FAQ: Bush Hog Acres Per Hour Calculator
How accurate is this calculator?
It is highly useful for planning, but accuracy depends on your inputs. Width and speed are straightforward; efficiency is the key variable. If you track actual job data and tune efficiency to match your fields, estimates become very reliable.
What efficiency should I use first if I’m unsure?
Start around 80% for average conditions. If your fields are very open, test 85%. If fields are rough or full of obstacles, start closer to 70–75%.
Can I use this for batwing or pull-type rotary cutters?
Yes. Enter the effective cutting width and realistic speed. Make sure your efficiency accounts for maneuverability and field layout.
Should I include breaks and maintenance in efficiency?
For high-level planning, yes, you can lower efficiency to reflect routine stops. For detailed job costing, separate productive field time from non-productive time to improve visibility.
Why does my output drop in heavy material?

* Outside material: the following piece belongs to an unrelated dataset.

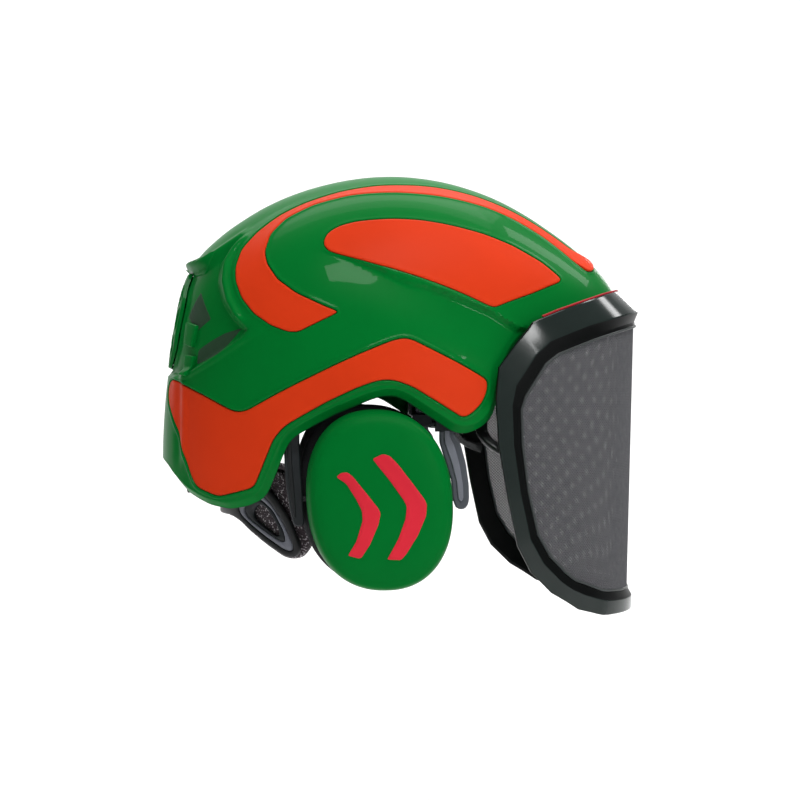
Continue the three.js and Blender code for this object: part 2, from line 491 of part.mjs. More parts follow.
put("cup_foam_right", ovalBody([[-110.5, 0, 0], [-110.5, A * 0.66, B * 0.68], [-104, A * 0.86 - 3, B * 0.88 - 3],
  [-88, A - 7, B - 7], [-88, 0, 0]]), FOAM, "right_muff_cup");
{
  // Cushion: a closed ring of rounded section round the oval.
  const profile = [[-83.9, -1], [-78, 0.6], [-73.5, -1.5], [-71.6, -6], [-72.6, -11], [-77, -14.5], [-83.9, -14.5]];
  const n = 24, k = profile.length;
  const ringPts = profile.map(([y, g]) => oval(A + g, B + g, n).map(([px, pz]) => [px - 1.2, y, pz + 1]));
  const pts = [], faces = [];
  for (let j = 0; j < n; j++) for (let i = 0; i < k; i++) pts.push(ringPts[i][j]);
  for (let j = 0; j < n; j++)
    for (let i = 0; i < k; i++) {
      const a = j * k + i, b = j * k + ((i + 1) % k), c = ((j + 1) % n) * k + i, d = ((j + 1) % n) * k + ((i + 1) % k);
      faces.push([a, c, b], [b, c, d]);
    }
  let made = solidOf(indexed(pts, faces));
  if (made.volume() < 0) made = solidOf(indexed(pts, faces.map(([a, b, c]) => [a, c, b])));
  put("ear_cushion_right", made, FOAM, "right_muff_cup");
}
const CHEVRON_LARGE = [
  [-11.1, -32.3], [-5.3, -29.6], [-1.4, -30.7], [3.2, -35.4], [10.9, -45.4], [17.9, -54.7], [19.2, -57.8], [18.7, -64],
  [14.1, -74.8], [7.8, -84.9], [4.8, -88.3], [-3, -87.9], [3.2, -76.4], [7.1, -65.5], [7.8, -58.6], [6.3, -55.5],
  [-1.4, -44.6], [-7.6, -36.9],
];
const CHEVRON_SMALL = [
  [-31, -42.3], [-28.5, -40], [-24.6, -39.6], [-21.5, -42.3], [-14.6, -50.8], [-7.6, -59.7], [-6.4, -62.4], [-7.6, -68.6],
  [-12.2, -79.5], [-16.9, -86.8], [-18.4, -87.3], [-24.6, -85.6], [-20, -77.9], [-16.5, -66.3], [-16.9, -60.9],
  [-20, -54.7], [-25.4, -46.2],
];
const chevronLayer = ovalBody([...cupOuter(1.1), [-90, A + 1, B + 1], [-90, 0, 0]])
  .subtract(ovalBody([...cupOuter(0.3), [-80, A + 0.3, B + 0.3], [-80, 0, 0]]));
for (const [name, outline] of [["chevron_large", CHEVRON_LARGE], ["chevron_small", CHEVRON_SMALL]])
  put(`${name}_right`, chevronLayer.intersect(alongY(outline, -130, -100)), CORAL, "right_muff_cup");
for (const name of ["ear_cup", "cup_plate", "cup_foam", "ear_cushion", "chevron_large", "chevron_small"])
  put(`${name}_left`, mirrored(nodes[`${name}_right`].solid), nodes[`${name}_right`].mat, "left_muff_cup");

// ---------- nape cradle and size adjuster ----------
function nape(a, b, n = 28) {
  const pts = [];
  for (let i = 0; i <= n; i++) {
    const t = Math.PI / 2 + (Math.PI * i) / n;
    pts.push([-14 + a * Math.cos(t), b * Math.sin(t)]);
  }
  return pts;
}
const napeWall = (o, i) => alongZ(nape(o[0], o[1]), -110, 40).subtract(alongZ([[5, i[1]], ...nape(i[0], i[1]), [5, -i[1]]], -111, 41));
const KNOB_Z = -42;
const CRADLE = [[-106, -31.3], [-94, -32.3], [-86, -38], [-76, -46], [-66, -55], [-57, -68], [-50.5, -84], [-51, -89], [-55, -91.5],
  [-61, -90], [-88, -70], [-106, -64]];
const WINDOW = [[-74, -56.5], [-66, -63], [-58.5, -76], [-57.5, -83.5], [-64, -81], [-82, -66]];
put("nape_cradle", napeWall([84.5, 76], [81.5, 73]).intersect(alongY(CRADLE, -100, 100))
  .subtract(alongY(WINDOW, -100, 100)).subtract(rodX(3.6, -120, -80, 0, KNOB_Z)), GREY, "nape");
put("nape_pad", napeWall([81.1, 72.6], [74.5, 66]).intersect(alongY([[-106, -38.4], [-88, -38.8], [-63, -40.6], [-58.5, -43],
  [-50, -64], [-44.5, -75], [-44.5, -85], [-51, -92.5], [-60, -92], [-88, -71.5], [-106, -65.5]], -100, 100)), FABRIC, "nape");
const strapWall = alongZ(ring(2.6), -60, 60).subtract(alongZ(ring(0.9), -61, 61));
const strap = strapWall.intersect(alongY([[6, 12], [6, 24.5], [-100, 24.5], [-100, -30.6], [-88, -30.6], [-86, -10], [-80, 12]], -100, 0))
  .subtract(box(-120, 20, -3.5, 10, -60, 60));
pair("nape_strap", strap, BLACK, "nape");
const housing = alongX(spline([[-24, 0], [-22, 9.5], [0, 11.5], [22, 9.5], [24, 0], [20, -10], [0, -12.5], [-20, -10]].map(([y, z]) => [y, z + KNOB_Z]), 28, true), -108.5, -98.9)
  .subtract(rodX(8, -106.5, -90, 0, KNOB_Z)).subtract(rodX(3.4, -120, -90, 0, KNOB_Z));
put("adjuster_housing", housing, BLACK, "nape");
const knobOutline = [];
for (let i = 0; i < 48; i++) {
  const t = (2 * Math.PI * i) / 48, r = i % 4 < 2 ? 15 : 13.8;
  knobOutline.push([r * Math.cos(t), KNOB_Z + r * Math.sin(t)]);
}
put("size_knob", alongX(knobOutline, -118.5, -109).add(rodX(11, -120.2, -118.3, 0, KNOB_Z, 28)), BLACK, "size_knob");
const gear = [];
for (let i = 0; i < 48; i++) {
  const t = (2 * Math.PI * i) / 48, r = i % 4 < 2 ? 7 : 5.2;
  gear.push([r * Math.cos(t), KNOB_Z + r * Math.sin(t)]);
}
put("adjuster_pinion", union(alongX(gear, -106, -100), rodX(3, -108.7, -97.5, 0, KNOB_Z)), GREY, "size_knob");

// ---------- assembly ----------
const ORIGINS = {
  helmet: [0, 0, 0],
  visor: [VISOR_PIVOT.x, 0, VISOR_PIVOT.z],
  right_muff_hinge: [0, HINGE_AXIS.y, HINGE_AXIS.z],
  left_muff_hinge: [0, -HINGE_AXIS.y, HINGE_AXIS.z],
  right_muff_legs: [0, HINGE_AXIS.y, HINGE_AXIS.z],
  left_muff_legs: [0, -HINGE_AXIS.y, HINGE_AXIS.z],
  right_muff_cup: [CUP.x, HINGE_AXIS.y, CUP.z],
  left_muff_cup: [CUP.x, -HINGE_AXIS.y, CUP.z],
  nape: [-14, 0, 0],
  size_knob: [-110, 0, KNOB_Z],
};
const PARENTS = {
  visor: "helmet", right_muff_hinge: "helmet", left_muff_hinge: "helmet", right_muff_legs: "right_muff_hinge",
  left_muff_legs: "left_muff_hinge", right_muff_cup: "right_muff_legs", left_muff_cup: "left_muff_legs",
  nape: "helmet", size_knob: "nape",
};
const groups = {};
for (const body of Object.keys(ORIGINS)) {
  groups[body] = new THREE.Group();
  const o = ORIGINS[body], p = ORIGINS[PARENTS[body]] ?? [0, 0, 0];
  groups[body].position.set(o[0] - p[0], o[1] - p[1], o[2] - p[2]);
  if (PARENTS[body]) groups[PARENTS[body]].add(groups[body]);
}
for (const [name, { solid, mat, body }] of Object.entries(nodes)) {
  const o = ORIGINS[body];
  const mesh = new THREE.Mesh(geometryOf(solid).translate(-o[0], -o[1], -o[2]), mat);
  mesh.name = name;
  groups[body].add(mesh);
}

export default groups.helmet;
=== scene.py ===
# Forestry helmet, visual model. Units are metres in Blender; the shape code below works in millimetres.
# Frame: +X is the wearer's forward direction, +Y the wearer's left, +Z up, origin in the middle of the head opening.
import bpy, bmesh, json, math
import numpy as np
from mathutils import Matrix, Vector, kdtree
from mathutils.geometry import delaunay_2d_cdt

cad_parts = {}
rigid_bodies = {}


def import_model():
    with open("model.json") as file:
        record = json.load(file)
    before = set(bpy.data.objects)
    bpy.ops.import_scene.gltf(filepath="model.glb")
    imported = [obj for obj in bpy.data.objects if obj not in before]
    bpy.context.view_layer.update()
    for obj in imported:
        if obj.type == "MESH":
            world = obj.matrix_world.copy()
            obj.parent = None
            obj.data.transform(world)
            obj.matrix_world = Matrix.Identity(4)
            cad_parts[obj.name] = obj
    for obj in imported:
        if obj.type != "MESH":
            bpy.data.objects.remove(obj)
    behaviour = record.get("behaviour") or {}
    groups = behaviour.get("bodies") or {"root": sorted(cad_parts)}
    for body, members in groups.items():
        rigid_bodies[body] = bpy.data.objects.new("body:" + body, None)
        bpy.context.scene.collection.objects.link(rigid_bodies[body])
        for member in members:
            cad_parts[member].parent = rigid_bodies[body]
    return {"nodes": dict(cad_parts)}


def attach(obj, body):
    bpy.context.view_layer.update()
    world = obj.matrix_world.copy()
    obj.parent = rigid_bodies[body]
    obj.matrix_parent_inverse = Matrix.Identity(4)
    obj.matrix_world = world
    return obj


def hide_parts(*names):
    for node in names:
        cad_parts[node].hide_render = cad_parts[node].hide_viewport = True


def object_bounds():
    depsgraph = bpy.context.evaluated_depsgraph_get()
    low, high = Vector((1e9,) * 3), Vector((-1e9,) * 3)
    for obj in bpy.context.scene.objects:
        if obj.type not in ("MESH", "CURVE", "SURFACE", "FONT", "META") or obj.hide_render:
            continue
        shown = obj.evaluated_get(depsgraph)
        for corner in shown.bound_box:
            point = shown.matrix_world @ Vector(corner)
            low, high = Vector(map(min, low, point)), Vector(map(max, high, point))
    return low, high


for o in list(bpy.data.objects):  # the start-up file's own cube, light and camera
    bpy.data.objects.remove(o, do_unlink=True)
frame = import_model()
cad_box = [list(v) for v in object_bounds()]
MM = 0.001

# ------------------------------------------------------------------ materials
def srgb(r, g, b):
    f = lambda c: c / 12.92 if c <= 0.04045 else ((c + 0.055) / 1.055) ** 2.4
    return (f(r / 255), f(g / 255), f(b / 255), 1.0)


def scaled(c, k):
    return (min(1, c[0] * k), min(1, c[1] * k), min(1, c[2] * k), 1.0)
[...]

Dense growth increases load, forcing lower speed and sometimes partial-width passes. That lowers effective acres per hour even if the cutter width is unchanged.
Final Planning Advice
Use the calculator as your baseline, then adjust based on your own operating history. Keep a simple log for each job: acres cut, machine setup, field conditions, and total hours. Within a short time, you will have a custom benchmark library that makes quotes faster and far more accurate. The best bush hog acres per hour estimate is not just theoretical math, it is math calibrated with your real-world data.